=== Items ===

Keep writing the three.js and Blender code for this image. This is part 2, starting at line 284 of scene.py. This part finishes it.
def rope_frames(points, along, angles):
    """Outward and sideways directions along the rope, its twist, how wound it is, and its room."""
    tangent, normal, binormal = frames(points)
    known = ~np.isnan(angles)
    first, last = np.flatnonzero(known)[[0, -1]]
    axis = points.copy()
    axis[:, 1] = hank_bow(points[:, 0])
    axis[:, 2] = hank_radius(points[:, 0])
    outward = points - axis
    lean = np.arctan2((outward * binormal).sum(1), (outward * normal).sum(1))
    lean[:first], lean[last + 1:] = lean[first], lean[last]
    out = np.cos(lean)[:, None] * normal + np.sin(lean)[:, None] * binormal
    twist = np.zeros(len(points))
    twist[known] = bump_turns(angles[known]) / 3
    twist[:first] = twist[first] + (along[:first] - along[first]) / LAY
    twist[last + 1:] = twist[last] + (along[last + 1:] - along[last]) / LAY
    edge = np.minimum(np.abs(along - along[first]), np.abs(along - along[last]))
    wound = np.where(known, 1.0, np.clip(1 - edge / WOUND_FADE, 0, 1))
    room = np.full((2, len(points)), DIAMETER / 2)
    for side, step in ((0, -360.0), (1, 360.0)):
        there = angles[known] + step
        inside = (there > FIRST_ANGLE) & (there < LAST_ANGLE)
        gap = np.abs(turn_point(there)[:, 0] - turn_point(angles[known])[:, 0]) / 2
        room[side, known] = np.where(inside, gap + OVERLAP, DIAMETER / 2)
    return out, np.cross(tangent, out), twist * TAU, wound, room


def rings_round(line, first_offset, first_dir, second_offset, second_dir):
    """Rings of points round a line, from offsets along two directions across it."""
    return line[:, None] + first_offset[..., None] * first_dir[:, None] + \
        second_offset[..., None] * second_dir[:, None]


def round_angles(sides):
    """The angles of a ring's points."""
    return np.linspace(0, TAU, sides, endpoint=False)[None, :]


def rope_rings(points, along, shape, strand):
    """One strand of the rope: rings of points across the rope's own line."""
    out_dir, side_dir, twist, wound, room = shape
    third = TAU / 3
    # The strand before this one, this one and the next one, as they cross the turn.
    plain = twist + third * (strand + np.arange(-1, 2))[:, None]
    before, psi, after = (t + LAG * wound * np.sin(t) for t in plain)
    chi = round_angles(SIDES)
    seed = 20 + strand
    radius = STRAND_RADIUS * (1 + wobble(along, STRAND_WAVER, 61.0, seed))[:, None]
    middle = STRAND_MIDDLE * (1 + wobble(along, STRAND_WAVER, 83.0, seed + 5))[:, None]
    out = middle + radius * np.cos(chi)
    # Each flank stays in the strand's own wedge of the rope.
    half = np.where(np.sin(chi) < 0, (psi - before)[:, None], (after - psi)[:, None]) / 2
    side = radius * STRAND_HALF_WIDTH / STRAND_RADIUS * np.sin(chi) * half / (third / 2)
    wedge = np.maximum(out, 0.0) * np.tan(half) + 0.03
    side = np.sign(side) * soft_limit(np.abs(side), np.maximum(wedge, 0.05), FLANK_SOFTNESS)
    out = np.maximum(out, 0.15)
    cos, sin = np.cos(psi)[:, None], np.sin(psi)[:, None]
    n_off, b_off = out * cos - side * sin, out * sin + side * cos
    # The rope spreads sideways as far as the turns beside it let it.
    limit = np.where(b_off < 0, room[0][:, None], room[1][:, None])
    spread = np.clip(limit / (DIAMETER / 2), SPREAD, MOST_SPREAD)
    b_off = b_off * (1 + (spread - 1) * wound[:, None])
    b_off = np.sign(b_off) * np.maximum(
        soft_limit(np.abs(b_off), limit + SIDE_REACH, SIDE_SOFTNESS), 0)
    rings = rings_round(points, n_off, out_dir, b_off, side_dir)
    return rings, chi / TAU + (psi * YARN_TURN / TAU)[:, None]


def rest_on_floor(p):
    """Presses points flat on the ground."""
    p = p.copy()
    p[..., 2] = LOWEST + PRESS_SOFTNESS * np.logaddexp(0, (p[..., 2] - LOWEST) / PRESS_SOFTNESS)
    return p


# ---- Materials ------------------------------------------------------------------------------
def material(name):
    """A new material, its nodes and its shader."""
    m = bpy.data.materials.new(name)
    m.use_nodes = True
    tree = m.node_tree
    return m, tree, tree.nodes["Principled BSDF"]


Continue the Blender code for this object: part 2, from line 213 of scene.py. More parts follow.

===

Set problem: Copy every line of the records above, starting with the first, up to and including the line containing "return np.linspace(0, TAU, sides, endpoint=False)[None, :]".

Solution below:
Keep writing the three.js and Blender code for this image. This is part 2, starting at line 284 of scene.py. This part finishes it.
def rope_frames(points, along, angles):
    """Outward and sideways directions along the rope, its twist, how wound it is, and its room."""
    tangent, normal, binormal = frames(points)
    known = ~np.isnan(angles)
    first, last = np.flatnonzero(known)[[0, -1]]
    axis = points.copy()
    axis[:, 1] = hank_bow(points[:, 0])
    axis[:, 2] = hank_radius(points[:, 0])
    outward = points - axis
    lean = np.arctan2((outward * binormal).sum(1), (outward * normal).sum(1))
    lean[:first], lean[last + 1:] = lean[first], lean[last]
    out = np.cos(lean)[:, None] * normal + np.sin(lean)[:, None] * binormal
    twist = np.zeros(len(points))
    twist[known] = bump_turns(angles[known]) / 3
    twist[:first] = twist[first] + (along[:first] - along[first]) / LAY
    twist[last + 1:] = twist[last] + (along[last + 1:] - along[last]) / LAY
    edge = np.minimum(np.abs(along - along[first]), np.abs(along - along[last]))
    wound = np.where(known, 1.0, np.clip(1 - edge / WOUND_FADE, 0, 1))
    room = np.full((2, len(points)), DIAMETER / 2)
    for side, step in ((0, -360.0), (1, 360.0)):
        there = angles[known] + step
        inside = (there > FIRST_ANGLE) & (there < LAST_ANGLE)
        gap = np.abs(turn_point(there)[:, 0] - turn_point(angles[known])[:, 0]) / 2
        room[side, known] = np.where(inside, gap + OVERLAP, DIAMETER / 2)
    return out, np.cross(tangent, out), twist * TAU, wound, room


def rings_round(line, first_offset, first_dir, second_offset, second_dir):
    """Rings of points round a line, from offsets along two directions across it."""
    return line[:, None] + first_offset[..., None] * first_dir[:, None] + \
        second_offset[..., None] * second_dir[:, None]


def round_angles(sides):
    """The angles of a ring's points."""
    return np.linspace(0, TAU, sides, endpoint=False)[None, :]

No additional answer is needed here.